I've described this pattern in terms of HTML, but the same
pattern applies equally well to any UI technology. I've seen this
pattern used effectively to hide the details of a Java swing
UI and I've no doubt it's been widely used with just about every
other UI framework out there too.
Concurrency issues are another topic that a page object can
encapsulate. This may involve hiding the asynchrony in async
operations that don't appear to the user as async. It may also
involve encapsulating threading issues in UI frameworks where you
have to worry about allocating behavior between UI and worker threads.
Page objects are most commonly used in testing, but can also be
used to provide a scripting interface on top of an application.
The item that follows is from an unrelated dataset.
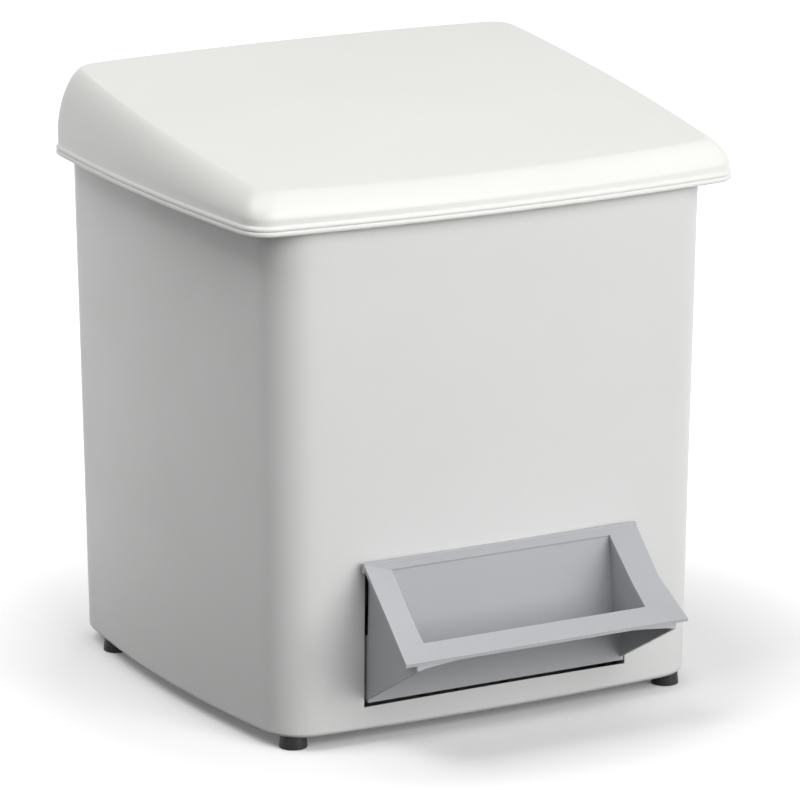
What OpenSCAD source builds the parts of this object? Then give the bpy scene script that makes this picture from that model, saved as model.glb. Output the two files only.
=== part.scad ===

Usually it's best to put a scripting interface underneath the UI,
that's usually less complicated and faster. However with an
application that's put too much behavior into the UI then using
page objects may make the best of a bad job. (But look to move that
logic if you can, it will be better both for scripting and the long
term health of the UI.)
It's common to write tests using some form of
DomainSpecificLanguage, such as Cucumber or an internal
DSL. If you do this it's best to layer the testing DSL over the page
objects so that you have a parser that translates DSL statements
into calls on the page object.
If you have WebDriver APIs in your test methods, You're Doing It
Wrong. -- Simon Stewart.
Page objects are a classic example of encapsulation - they hide
the details of the UI structure and widgetry from other components
(the tests). It's a good design principle to look for situations
like this as you develop - ask yourself "how can I hide some details from the
rest of the software?" As with any encapsulation this yields two
benefits. I've already stressed that by confining logic that
manipulates the UI to a single place you can modify it there without
affecting other components in the system. A consequential benefit is
that it makes the client (test) code easier to understand because the
logic there is about the intention of the test and not cluttered by
UI details.
Further Reading
I first described this pattern under the name Window Driver. However since then
the term "page object" was popularized by the Selenium web testing
framework and that's become the generally used name.
Selenium's
wiki strongly
encourages using page objects and provides advice on how they
should be used. It also favors assertion-free page objects.
Acknowledgements
Perryn Fowler, Pete Hodgson, and Simon Stewart gave particularly
useful comments on drafts of this post - although as usual I owe
much to various denizens of ThoughtWorks's internal software
development list for their suggestions and corrections.
Notes
1:
There's an argument here that the name "page object" is
misleading because it makes you think you should have just one
page object per page. Something like "panel object" would be
better - but the term "page object" is what's become accepted.
Another illustration of why naming is one of the TwoHardThings.
2:
Having page objects be responsible for creating other page
objects in response to things like navigation is common advice.
However some practitioners prefer that page objects return some
generic browser context, and the tests control which page
objects to build on top of that context based on the flow of the
test (particularly conditional flows). Their preference is based
on the fact that the test script knows what pages are expected
next and this knowledge doesn't need to be duplicated in the
page objects themselves. They increase their preference when using
statically typed languages which usually reveal page navigations
in type signatures.
3:
One form of assertions is fine even for people like me who
generally favor a no-assertion style. These assertions are those
that check the invariants of a page or the application at this
point, rather than specific things that a test is probing.